Q:直接見たんですよね?
モ:将軍様の顔は見ればすぐに見てわかりますけど、金ジョンウン大将の顔は知りせんからね。紹介されて初めて、ああこれが金ジョンウン大将なんだなと理解しました。でも遠くからだったから、姿かたちだけ見えて、顔だちまでは詳しく見えませんでした。

Q:金ジョンウンが来ることに備えて、学習や講義のようなものはあらかじめあったんですか? キム大将はこんな人だとか。
モ:いいえ、それはありませんでした。

Q:「拍手をするように」とか言われましたか?
モ:それもなかったです。

Q:金ジョンウンが参加者に向かって何か発言しましたか? 指示を出すとか......。
モ:何もありませんでしたね。ただ、さっきも言った通り、誰かが「子どもを連れてきたのは初めてだ」なんて言っていましたよ。後継者だとかそういう話はありませんでした。

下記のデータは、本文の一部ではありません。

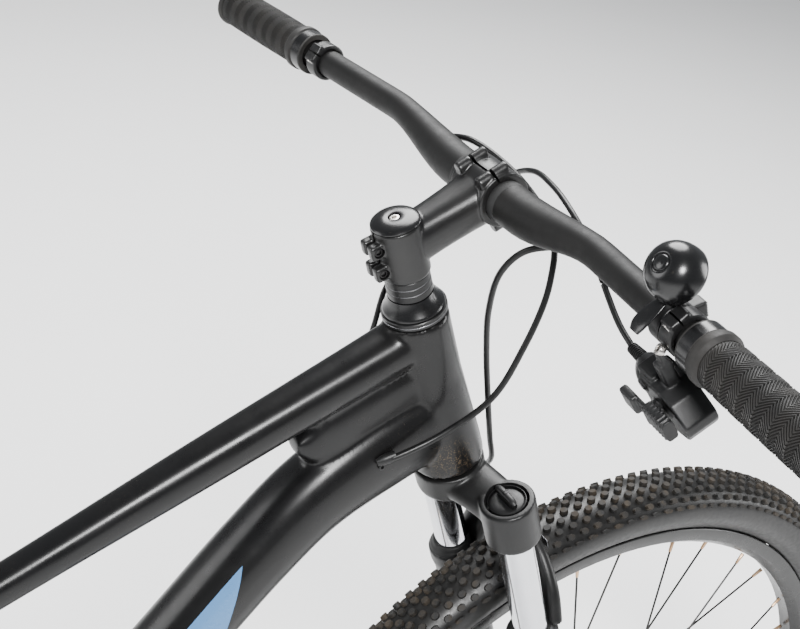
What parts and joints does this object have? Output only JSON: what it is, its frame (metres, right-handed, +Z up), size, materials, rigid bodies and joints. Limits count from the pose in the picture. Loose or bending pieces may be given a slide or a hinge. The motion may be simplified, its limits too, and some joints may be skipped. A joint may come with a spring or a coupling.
{
  "type": "mountain bike",
  "caption": "Hardtail mountain bike with suspension fork, disc brakes, flat handlebar with lever brakes, trigger shifter and bell, single-ring chain drive and platform pedals.",
  "frame": {"origin": "on the ground midway between the two wheel axles, in the bicycle's middle plane", "axes": "+X forward, +Y to the rider's left, +Z up"},
  "size_m": [1.9286, 0.7658, 1.1172],
  "materials": {
    "frame_paint": "satin black",
    "fork_paint": "satin black",
    "anodised_black": "satin black anodised",
    "matte_bar": "matte black",
    "gloss_cap": "gloss black",
    "chrome_tube": "polished",
    "tyre_rubber": "matte, dusty",
    "black_rim": "satin black",
    "hub_black": "satin black, thin dark spokes",
    "rotor_steel": "ground steel",
    "chain_steel": "oiled steel",
    "axle_black": "black anodised",
    "caliper_black": "satin black",
    "gear_plastic": "satin black",
    "grip_rubber": "matte, ribbed",
    "saddle_cover": "matte black synthetic leather",
    "pedal_plastic": "matte black",
    "bell_gloss": "gloss black lacquer",
    "cable_black": "semi-gloss black",
    "knob_black": "black anodised"
  },
  "bodies": {
    "frame": {"head_tube": "frame_paint", "top_tube": "frame_paint", "down_tube": "frame_paint", "seat_tube": "frame_paint", "bottom_bracket_shell": "frame_paint", "seat_clamp": "anodised_black", "chainstay_left": "frame_paint", "chainstay_right": "frame_paint", "seatstay_left": "frame_paint", "seatstay_right": "frame_paint", "headset_upper_cup": "anodised_black", "rear_axle": "axle_black", "rear_brake_caliper": "caliper_black", "rear_derailleur": "gear_plastic", "chain": "chain_steel"},
    "seatpost": {"seatpost": "anodised_black", "saddle": "saddle_cover"},
    "steerer": {"fork_crown": "fork_paint", "stanchion_left": "chrome_tube", "stanchion_right": "chrome_tube", "headset_cover": "gloss_cap", "stem_spacers": "anodised_black", "stem": "anodised_black", "stem_faceplate": "anodised_black", "top_cap": "gloss_cap", "handlebar": "matte_bar", "grip_left": "grip_rubber", "grip_right": "grip_rubber", "brake_mount_left": "caliper_black", "brake_mount_right": "caliper_black", "shifter_body": "gear_plastic", "bell_base": "gloss_cap", "bell_dome": "bell_gloss", "rear_brake_hose": "cable_black", "front_brake_hose": "cable_black", "shift_cable": "cable_black"},
    "fork_lowers": {"fork_lowers": "fork_paint", "front_axle": "axle_black", "front_brake_caliper": "caliper_black"},
    "front_wheel": {"front_tyre": "tyre_rubber", "front_rim": "black_rim", "front_hub_and_spokes": "hub_black", "front_brake_rotor": "rotor_steel"},
    "rear_wheel": {"rear_tyre": "tyre_rubber", "rear_rim": "black_rim", "rear_hub_and_spokes": "hub_black", "rear_brake_rotor": "rotor_steel"},
    "cassette": {"cassette": "chain_steel"},
    "crank": {"crank_right": "anodised_black", "crank_left": "anodised_black"},
    "guide_pulley": {"guide_pulley": "gear_plastic"},
    "tension_pulley": {"tension_pulley": "gear_plastic"},
    "pedal_left": {"pedal_left": "pedal_plastic"},
    "pedal_right": {"pedal_right": "pedal_plastic"},
    "brake_lever_left": {"brake_lever_left": "anodised_black"},
    "brake_lever_right": {"brake_lever_right": "anodised_black"},
    "shifter_thumb_paddle": {"shifter_thumb_paddle": "gear_plastic"},
    "shifter_release_paddle": {"shifter_release_paddle": "gear_plastic"},
    "bell_striker": {"bell_striker": "gear_plastic"},
    "lockout_knob": {"lockout_knob": "knob_black"}
  },
  "joints": [
    {"name": "steering", "type": "hinge", "parent": "frame", "child": "steerer", "pos_m": [0.3119, 0, 0.956], "axis": [-0.3665, 0, 0.9304], "range_deg": [-65, 65], "deforming": ["rear_brake_hose", "shift_cable"]},
    {"name": "fork_travel", "type": "slide", "parent": "steerer", "child": "fork_lowers", "axis": [-0.3665, 0, 0.9304], "range_m": [0, 0.08], "stiffness_N_per_m": 6000, "deforming": ["front_brake_hose"]},
    {"name": "front_wheel_spin", "type": "hinge", "parent": "fork_lowers", "child": "front_wheel", "pos_m": [0.59525, 0, 0.369], "axis": [0, 1, 0], "continuous": true},
    {"name": "rear_wheel_spin", "type": "hinge", "parent": "frame", "child": "rear_wheel", "pos_m": [-0.59525, 0, 0.369], "axis": [0, 1, 0], "continuous": true},
    {"name": "crank_spin", "type": "hinge", "parent": "frame", "child": "crank", "pos_m": [-0.15965, 0, 0.307], "axis": [0, 1, 0], "continuous": true},
    {"name": "cassette_spin", "type": "hinge", "parent": "frame", "child": "cassette", "pos_m": [-0.59525, 0, 0.369], "axis": [0, 1, 0], "continuous": true},
    {"name": "guide_pulley_spin", "type": "hinge", "parent": "frame", "child": "guide_pulley", "pos_m": [-0.588, -0.05, 0.257], "axis": [0, 1, 0], "continuous": true},
    {"name": "tension_pulley_spin", "type": "hinge", "parent": "frame", "child": "tension_pulley", "pos_m": [-0.556, -0.05, 0.178], "axis": [0, 1, 0], "continuous": true},
    {"name": "pedal_left_spin", "type": "hinge", "parent": "crank", "child": "pedal_left", "pos_m": [-0.32965, 0.127, 0.307], "axis": [0, 1, 0], "continuous": true},
    {"name": "pedal_right_spin", "type": "hinge", "parent": "crank", "child": "pedal_right", "pos_m": [0.01035, -0.127, 0.307], "axis": [0, 1, 0], "continuous": true},
    {"name": "brake_lever_left_pull", "type": "hinge", "parent": "steerer", "child": "brake_lever_left", "pos_m": [0.374, 0.2488, 1.04277], "axis": [0.5317, 0.0603, 0.8448], "range_deg": [0, 20], "stiffness_Nm_per_rad": 1.5, "springref_deg": -11.46},
    {"name": "brake_lever_right_pull", "type": "hinge", "parent": "steerer", "child": "brake_lever_right", "pos_m": [0.36817, -0.24813, 1.03561], "axis": [-0.7189, 0.0825, -0.6902], "range_deg": [0, 20], "stiffness_Nm_per_rad": 1.5, "springref_deg": -11.46},
    {"name": "shifter_thumb_push", "type": "hinge", "parent": "steerer", "child": "shifter_thumb_paddle", "pos_m": [0.33925, -0.22972, 1.00229], "axis": [-0.7971, 0.0919, -0.5969], "range_deg": [0, 25], "stiffness_Nm_per_rad": 0.5, "springref_deg": -11.46},
    {"name": "shifter_release_pull", "type": "hinge", "parent": "steerer", "child": "shifter_release_paddle", "pos_m": [0.33925, -0.22972, 1.00229], "axis": [0.7971, -0.0919, 0.5969], "range_deg": [0, 15], "stiffness_Nm_per_rad": 0.5, "springref_deg": -11.46},
    {"name": "bell_striker_flick", "type": "hinge", "parent": "steerer", "child": "bell_striker", "pos_m": [0.33417, -0.21888, 1.07839], "axis": [0.1162, 0.9932, -0.0023], "range_deg": [0, 10], "stiffness_Nm_per_rad": 0.1, "springref_deg": -5.73},
    {"name": "lockout_turn", "type": "hinge", "parent": "steerer", "child": "lockout_knob", "pos_m": [0.3854, -0.064, 0.80761], "axis": [-0.3665, 0, 0.9304], "range_deg": [0, 90]},
    {"name": "seatpost_slide", "type": "slide", "parent": "frame", "child": "seatpost", "axis": [-0.284, 0, 0.9588], "range_m": [-0.1, 0.05]}
  ],
  "couplings": [
    {"joint": "cassette_spin", "follows": "crank_spin", "ratio": 2},
    {"joint": "guide_pulley_spin", "follows": "crank_spin", "ratio": -2.6667},
    {"joint": "tension_pulley_spin", "follows": "crank_spin", "ratio": 2.6667}
  ]
}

Q:金正日将軍の姿はどうでした? 痩せていたでしょう? 倒れた後遺症なようなものはありましたか?
モ:ああ、そういう政治的な話なら、俺は話せませんよ。

金正日の体調についての話題に触れることに対しては北朝鮮では最も敏感であり、こういった話は政治的な発言として受け止められてしまうため、モさんは口を閉ざしてしまった。

同じ時期に元山市に住んでいた別の人からも、金正日の元山訪問と金ジョンウンの噂について聞くことができた。「貨幣交換」特集記事にも登場するウさんである。

Q:昨年四月に金正日が元山の農業大学に来たという話を聞いたことがありますか?
ウ:ええ、知っています。元山ガラス工場、化学工場、靴工場、それで最後に農業大学を訪問したそうですよ。

Q:金ジョンウンも一緒に来たという話を聞きましたか?
ウ:いえ、それは聞いたことはありません。ガラス工場には商売の用事でよく出かけていたので、金正日が来たという日にも、たまたまその工場に行っていたのです。

そしたら、見慣れない人が私に向かって「何をしにきたのか」と聞くんです。商売のために来たなんて言えませんから、その場は適当にごまかして立ち去りました。後で工場に勤める知り合いに聞いたら、その時にちょうど、金正日がガラス工場にいたそうです。

Q:なるほど、金正日を見たその知り合いの方は何か言っていましたか?
ウ:その後、元山では噂がぱっと広がったんですよ。「将軍様が上手く歩けない」って。低い段差を乗り越えるのも大変そうで、体が大儀そうだったということでした。実際に見た人たちがそういう風に言ってましたよ。

Q:何か金ジョンウンについての話はありませんでしたか?
ウ:元山に来たとは知らなかったんですが、金ジョンウンの故郷は元山だという話は度々聞きました(注2)。昨年には、「元山市を特別に美しい都市にする、第二の平壌(ピョンヤン)にする」と言ったということです。

それだからと思うんですが、道を綺麗にしろだとか、支援物資を出せとかの要求が、人民班などで多かったです。でもみんな、「配給も無いのに何言ってるんだ」とずいぶんと不満に思っていました。

元山との特別な関係のせいか、金ジョンウンの歌も昨年(二〇〇九年)に随分広まりましたね。幼稚園児にも歌わせて......。その時は「キム大将」とだけ言っていたので、金正日の新しい呼び方なのかと思ったりもしました。でも後になってそれが金ジョンウンのことだというのが分かりました。
取材・整理 リ・ジンス
二〇一〇年一月

注1 金正日と関連した事柄には全て「一号」という修飾語が付く。「一号道路」といえば、金正日が通るために作られた道路、「一号行事」といえば金正日が参加する行事、「一号特閣」といえば金正日の別荘といった風に使われる。
注2 金ジョンウンが元山に深い関心を寄せているという情報は、韓国のいくつかのメディアも伝えていたが、はっきりしたことは分からない。